With respect to mootness, section 363(m) of the Bankruptcy Code provides that appeals from a bankruptcy court’s decision to grant the trustee authority to sell certain property are moot if the appellant has failed to obtain a stay from the bankruptcy court’s order and the trustee has already conveyed the property to a bona fide purchaser for value. The Sixth Circuit acknowledged that “a majority of our sister circuits construe section 363(m) as creating a per se rule automatically mooting appeals for failure to obtain a stay of the sale at issue.” Given that Brown failed to obtain a stay from the Bankruptcy Court’s order, the “majority interpretation” of section 363(m) would suggest that Brown’s appeal is moot.
However, despite the majority rule, a “minority interpretation” has been adopted by the Third and Tenth Circuits which requires the party alleging mootness to prove an additional element: that the reviewing court is unable to grant effective relief without impacting the validity of the sale. See In re ICL Holding Co., 802 F.3d 547 (3d Cir. 2015); In re C.W. Mining Co., 641 F.3d 1235 (10th Cir. 2011).
After careful analysis, Sixth Circuit adopted the minority approach of the Third and Tenth Circuits. The Court reasoned that such approach is “the superior interpretation” of section 363(m) because: (i) it accommodates the section’s clear preference of upholding the validity of bankruptcy sales without restricting the appellant’s right to contest errors of law made by the bankruptcy court; and (ii) is in line with the plain language of section 363(m), which does not explicitly prevent a reviewing court from redistributing proceeds from a sale. The Sixth Circuit held that since Michigan law permits imposition of a constructive trust over the proceeds from the sale of Brown’s residence, the Sixth Circuit could order relief without disturbing the sale. Accordingly, the Sixth Circuit held that Brown’s appeal was not moot.
With respect to standing, the trustee argued that Brown lacked standing because she owned no equity in the residence and, thus, was not directly and adversely affected pecuniarily by the sale. The Sixth Circuit rejected this argument, holding that since the effect of the bankruptcy court’s order was to deprive Brown of her purportedly exempted share of the sale proceeds, she was adversely affected pecuniarily by the sale order and thus had standing to appeal.
Although the Sixth Circuit rejected the trustee’s arguments with respect to mootness and standing, the Sixth Circuit nonetheless affirmed the Bankruptcy Court’s order in favor of the trustee. Relying on its previous decision in Baldridge v. Ellmann (In re Baldridge), 553 F. App’x 598 (6th Cir. 2014) and decisions within the Third and Ninth Circuits, the Sixth Circuit held that the Bankruptcy Code does not support an exemption on the basis of state law redemption rights in a piece of property if the proceeds from the sale of that property are insufficient to satisfy prior obligations owed to secured creditors. See also Simonson v. First Bank of Greater Pittston (In re Simonson), 758 F.2d 103 (3d Cir. 1985); Drummond v. Urban (In re Urban), 375 B.R. 882 (B.A.P. 9th Cir. 2007). Consequently, because Brown owned no equity in the residence, the Sixth Circuit affirmed the Bankruptcy Court’s denial of Brown’s request for exemptions.
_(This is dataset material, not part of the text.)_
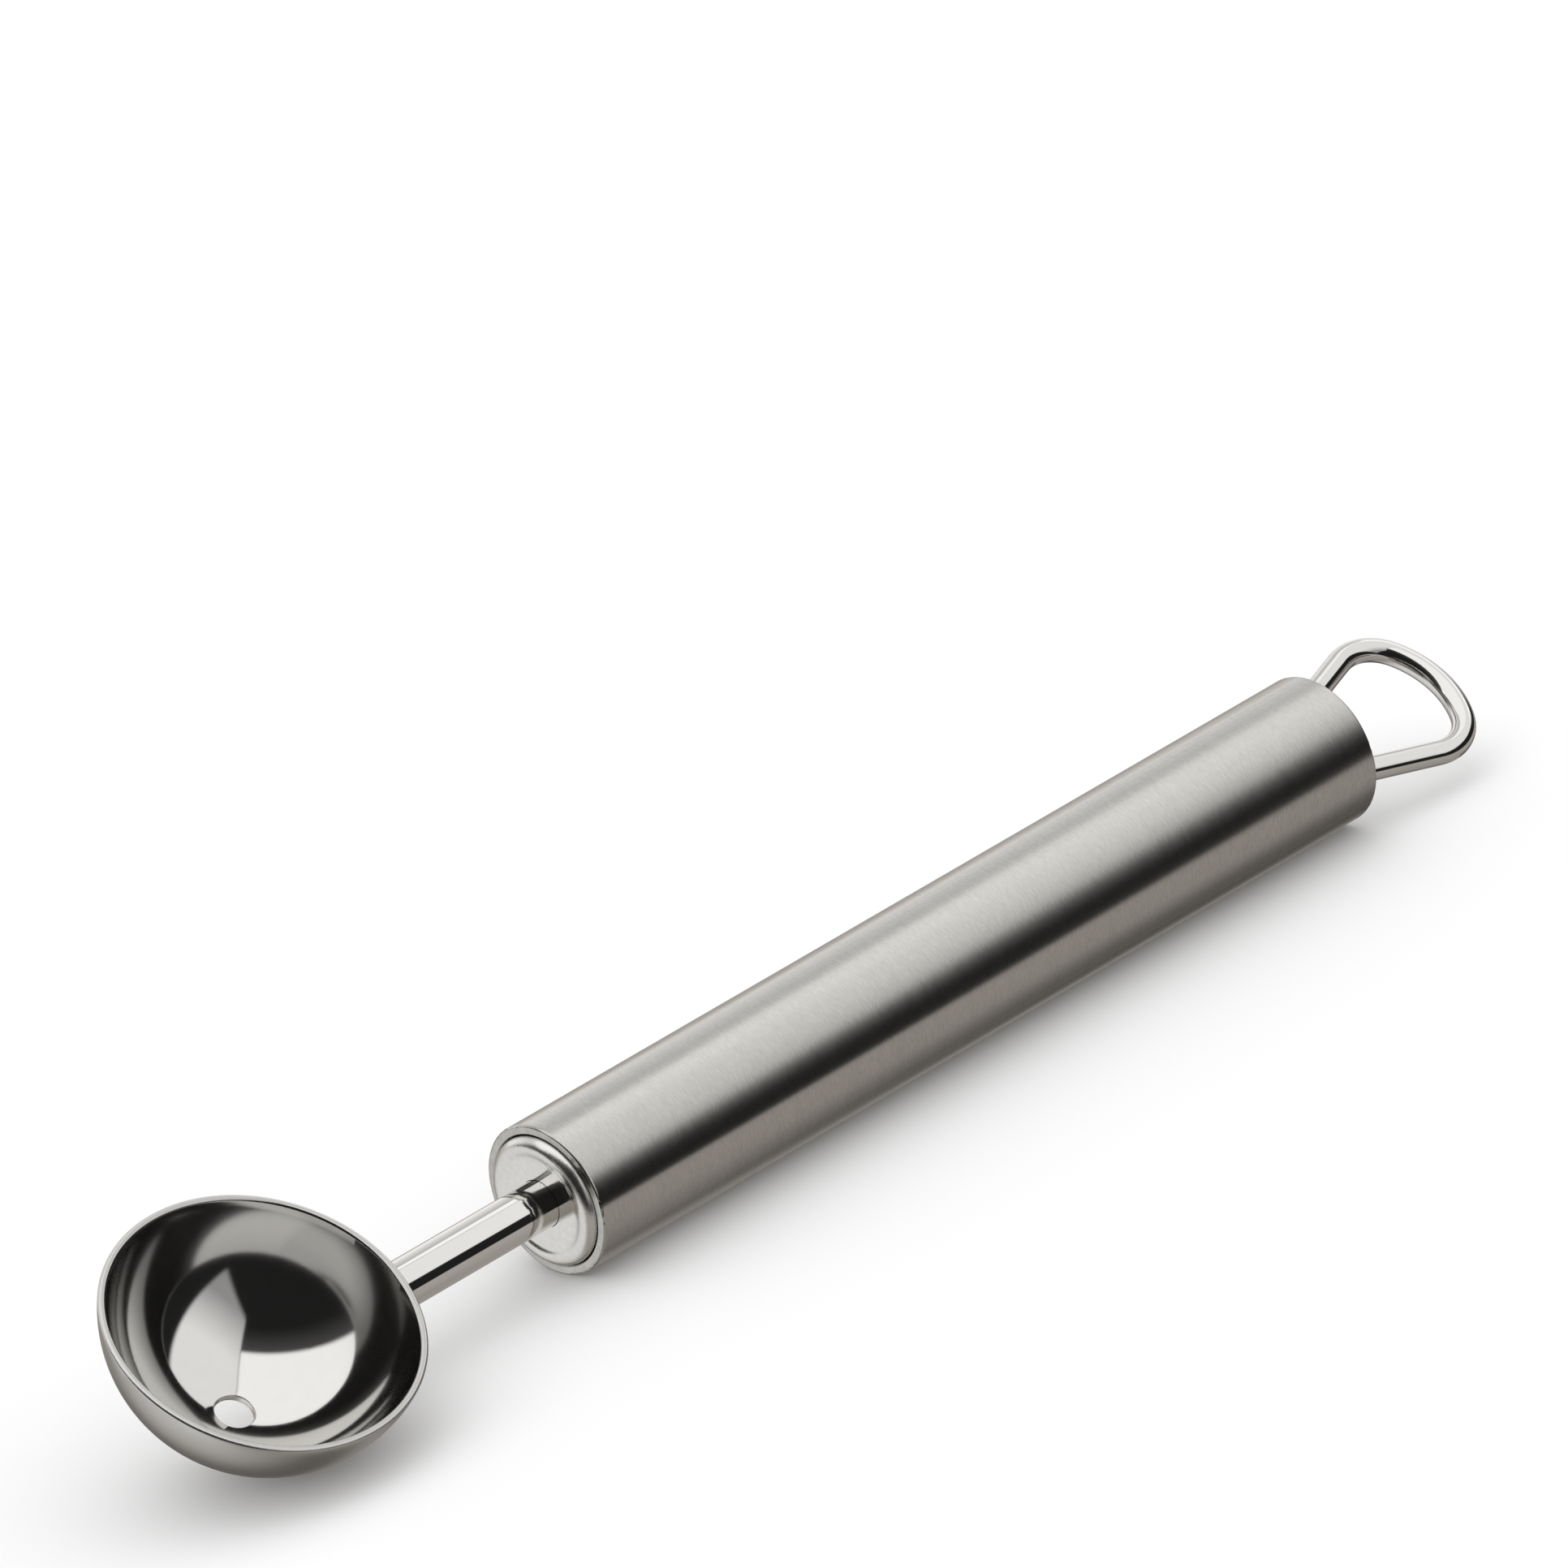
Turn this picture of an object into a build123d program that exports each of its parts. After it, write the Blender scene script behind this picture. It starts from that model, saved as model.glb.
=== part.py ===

While the Sixth Circuit’s decision affirming the sale order in In re Brown may not be particularly surprising, the Sixth Circuit’s adoption of the “minority interpretation” of mootness with respect to section 363(m) is particularly notable, and attorneys involved in appeals of sale orders should be aware that a growing number of circuits require appellees arguing mootness to establish that the reviewing court is unable to grant effective relief without impacting the validity of the sale. Given that states typically have enacted laws permitting imposition of a constructive trust over sale proceeds, In re Brown suggests that it may be challenging for a party to establish mootness under the minority interpretation.